Collected data:
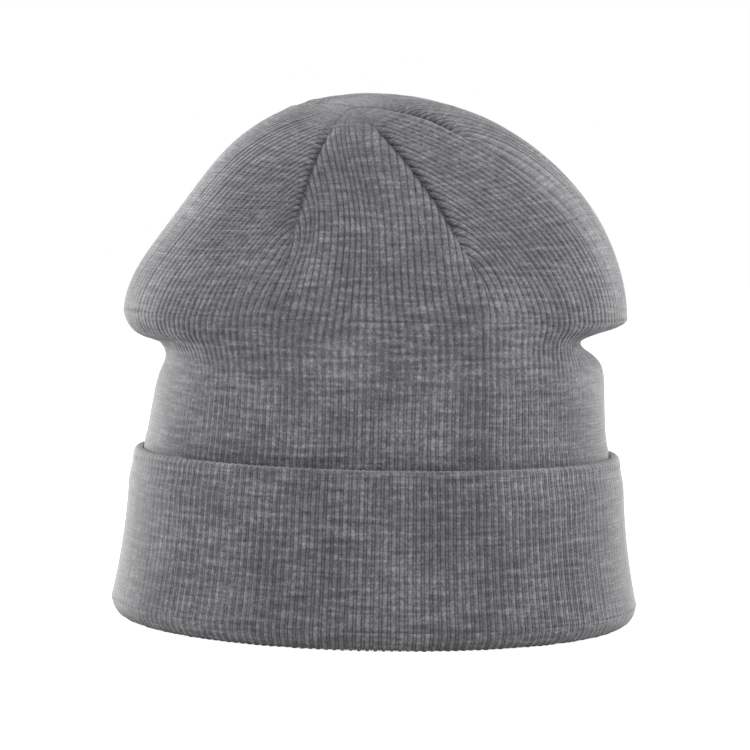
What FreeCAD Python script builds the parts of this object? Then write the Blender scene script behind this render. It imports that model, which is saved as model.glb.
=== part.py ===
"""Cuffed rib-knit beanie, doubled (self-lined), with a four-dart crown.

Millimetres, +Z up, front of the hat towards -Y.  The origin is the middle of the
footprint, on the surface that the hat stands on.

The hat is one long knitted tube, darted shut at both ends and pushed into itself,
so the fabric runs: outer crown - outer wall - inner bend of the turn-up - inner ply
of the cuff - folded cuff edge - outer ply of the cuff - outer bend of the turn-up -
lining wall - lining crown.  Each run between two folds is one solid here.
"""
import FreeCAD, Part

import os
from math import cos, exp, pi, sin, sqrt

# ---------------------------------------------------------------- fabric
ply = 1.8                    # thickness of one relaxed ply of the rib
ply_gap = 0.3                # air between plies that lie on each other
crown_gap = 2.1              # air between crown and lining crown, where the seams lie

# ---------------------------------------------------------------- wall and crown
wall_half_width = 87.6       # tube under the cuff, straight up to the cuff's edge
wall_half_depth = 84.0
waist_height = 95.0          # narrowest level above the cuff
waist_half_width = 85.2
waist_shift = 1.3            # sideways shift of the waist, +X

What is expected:
Set down all of the data above, word for word.

Written response:
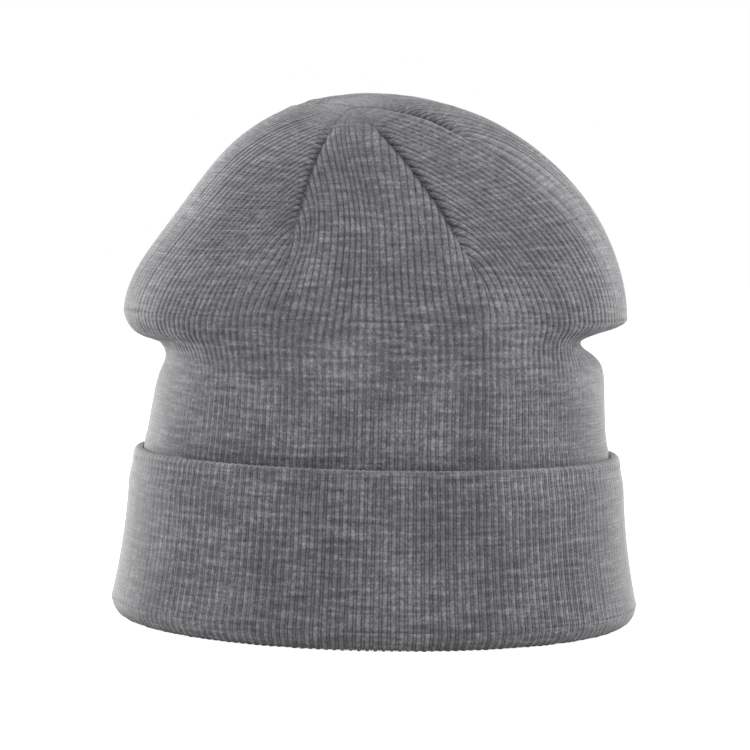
What FreeCAD Python script builds the parts of this object? Then write the Blender scene script behind this render. It imports that model, which is saved as model.glb.
=== part.py ===
"""Cuffed rib-knit beanie, doubled (self-lined), with a four-dart crown.

Millimetres, +Z up, front of the hat towards -Y.  The origin is the middle of the
footprint, on the surface that the hat stands on.

The hat is one long knitted tube, darted shut at both ends and pushed into itself,
so the fabric runs: outer crown - outer wall - inner bend of the turn-up - inner ply
of the cuff - folded cuff edge - outer ply of the cuff - outer bend of the turn-up -
lining wall - lining crown.  Each run between two folds is one solid here.
"""
import FreeCAD, Part

import os
from math import cos, exp, pi, sin, sqrt

# ---------------------------------------------------------------- fabric
ply = 1.8                    # thickness of one relaxed ply of the rib
ply_gap = 0.3                # air between plies that lie on each other
crown_gap = 2.1              # air between crown and lining crown, where the seams lie

# ---------------------------------------------------------------- wall and crown
wall_half_width = 87.6       # tube under the cuff, straight up to the cuff's edge
wall_half_depth = 84.0
waist_height = 95.0          # narrowest level above the cuff
waist_half_width = 85.2
waist_shift = 1.3            # sideways shift of the waist, +X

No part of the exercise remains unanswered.